THEOREM 2. Let n >> k and x_1,...,x_n be rational numbers. There exist p_1 < 
.. < p_k+2 such that 
|sin(x_p_1 x_p_2 ... x_p_k) - sin(x_p_1 x_p_3 ... x_p_k+1)| < 4^-p_1;  
|sin(x_p_2 x_p_3 ... x_p_k+1) - sin(x_p_2 x_p_4 ... x_p_k+2)| < 4^-p_2.

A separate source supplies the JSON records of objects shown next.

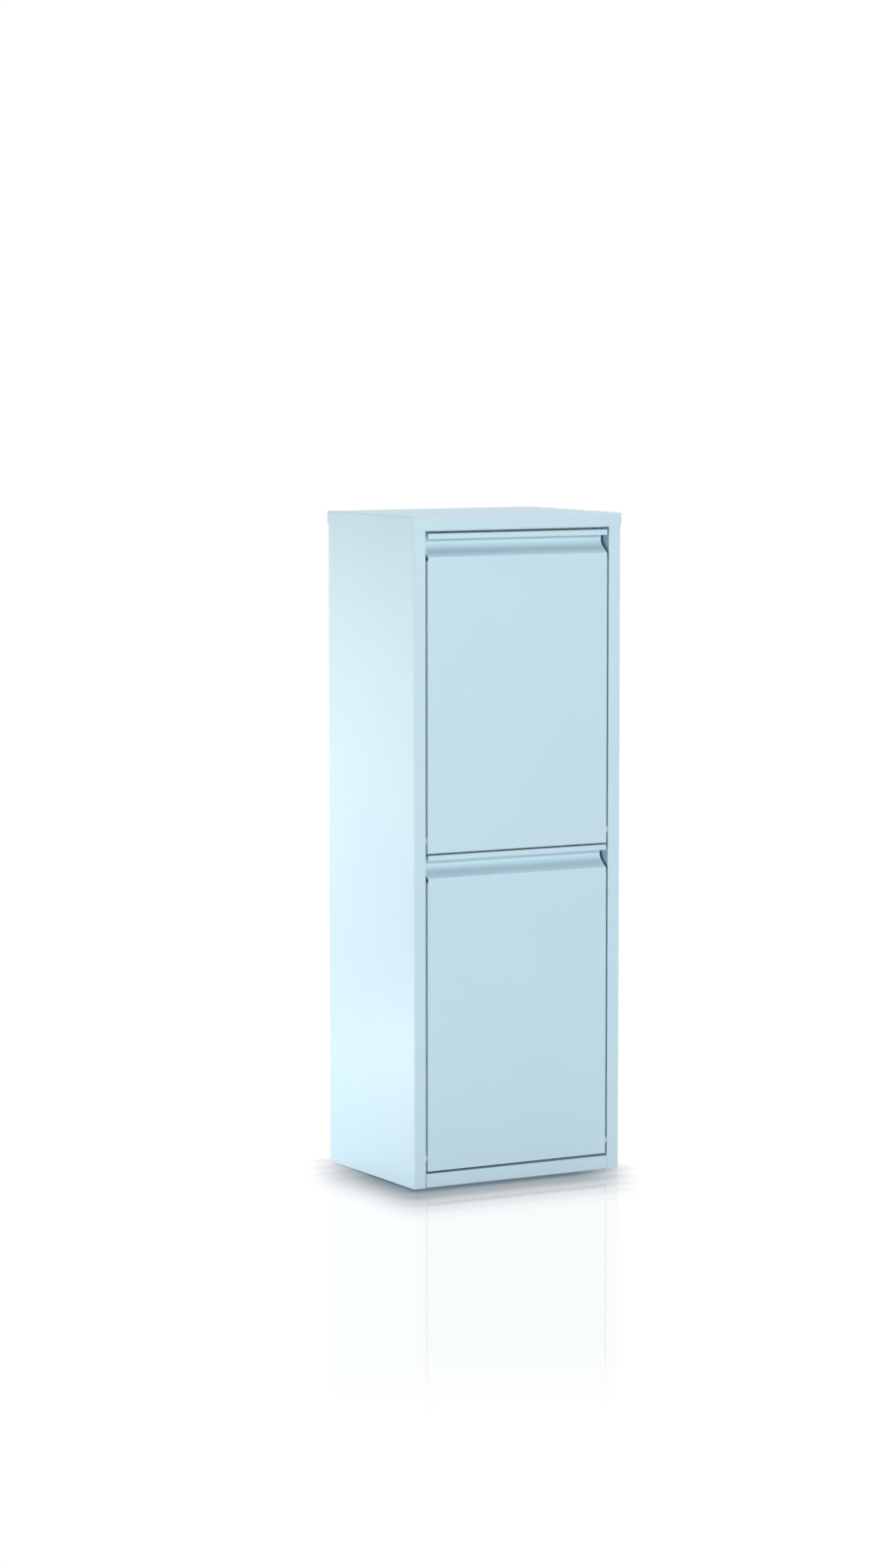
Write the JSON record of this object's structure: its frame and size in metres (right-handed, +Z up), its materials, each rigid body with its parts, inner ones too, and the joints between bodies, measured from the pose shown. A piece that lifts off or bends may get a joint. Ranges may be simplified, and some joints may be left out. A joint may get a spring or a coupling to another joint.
{
  "type": "shoe cabinet",
  "caption": "Slim free-standing sheet-steel shoe cabinet with two stacked tilt-out flaps, folded finger pulls along their tops and a folded lid.",
  "frame": {"origin": "middle of the base, at the level the glides stand on", "axes": "+Z up, +X to the right seen from the front, +Y from the front to the back; the flaps face -Y"},
  "size_m": [0.3324, 0.2524, 0.93],
  "materials": {
    "painted_steel": "satin pale ice-blue powder coat",
    "zinc_steel": "bright zinc plate",
    "nylon": "natural white nylon",
    "buffer_rubber": "matt black rubber"
  },
  "bodies": {
    "cabinet": {"back_panel": "painted_steel", "back_rivet_left_bottom": "zinc_steel", "back_rivet_left_middle": "zinc_steel", "back_rivet_left_top": "zinc_steel", "back_rivet_right_bottom": "zinc_steel", "back_rivet_right_middle": "zinc_steel", "back_rivet_right_top": "zinc_steel", "bottom_panel": "painted_steel", "divider_shelf": "painted_steel", "foot_front_left": "nylon", "foot_front_right": "nylon", "foot_rear_left": "nylon", "foot_rear_right": "nylon", "left_side_panel": "painted_steel", "lid": "painted_steel", "lower_left_buffer": "buffer_rubber", "lower_left_bush": "nylon", "lower_left_stop_pin": "zinc_steel", "lower_right_buffer": "buffer_rubber", "lower_right_bush": "nylon", "lower_right_stop_pin": "zinc_steel", "right_side_panel": "painted_steel", "top_front_rail": "painted_steel", "top_rear_rail": "painted_steel", "upper_left_buffer": "buffer_rubber", "upper_left_bush": "nylon", "upper_left_stop_pin": "zinc_steel", "upper_right_buffer": "buffer_rubber", "upper_right_bush": "nylon", "upper_right_stop_pin": "zinc_steel"},
    "upper_door": {"upper_door_lower_bar": "zinc_steel", "upper_door_lower_tray": "painted_steel", "upper_door_panel": "painted_steel", "upper_door_stiffener": "painted_steel", "upper_door_upper_bar": "zinc_steel", "upper_door_upper_tray": "painted_steel", "upper_left_pivot_pin": "zinc_steel", "upper_left_rack_plate": "painted_steel", "upper_right_pivot_pin": "zinc_steel", "upper_right_rack_plate": "painted_steel"},
    "lower_door": {"lower_door_lower_bar": "zinc_steel", "lower_door_lower_tray": "painted_steel", "lower_door_panel": "painted_steel", "lower_door_stiffener": "painted_steel", "lower_door_upper_bar": "zinc_steel", "lower_door_upper_tray": "painted_steel", "lower_left_pivot_pin": "zinc_steel", "lower_left_rack_plate": "painted_steel", "lower_right_pivot_pin": "zinc_steel", "lower_right_rack_plate": "painted_steel"}
  },
  "joints": [
    {"name": "upper_door_tilt", "type": "hinge", "parent": "cabinet", "child": "upper_door", "pos_m": [0, -0.1185, 0.485], "axis": [1, 0, 0], "range_deg": [0, 38]},
    {"name": "lower_door_tilt", "type": "hinge", "parent": "cabinet", "child": "lower_door", "pos_m": [0, -0.1185, 0.0425], "axis": [1, 0, 0], "range_deg": [0, 38]}
  ]
}
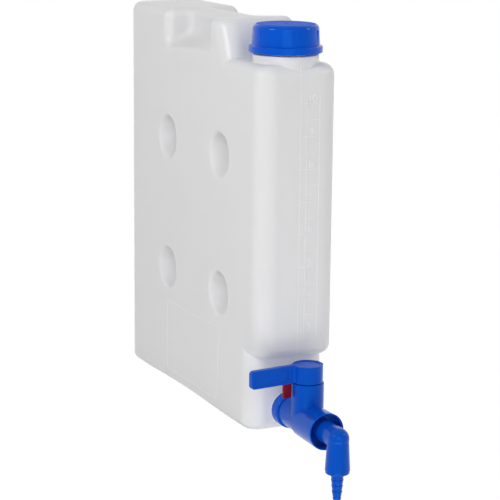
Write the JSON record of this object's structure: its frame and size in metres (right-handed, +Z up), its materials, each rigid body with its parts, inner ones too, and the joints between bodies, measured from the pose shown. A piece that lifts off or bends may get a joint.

THEOREM 3. Theorem 2 is provable in ACA but not in Peano arithmetic. The best n 
= n(k) of both Theorems is epsilon_0-recursive but eventually dominates each <
epsilon_0-recursive function.  

NOTE: We did not attempt to give the sharpest results. 

RECOMMENDED: 126, 150, 151.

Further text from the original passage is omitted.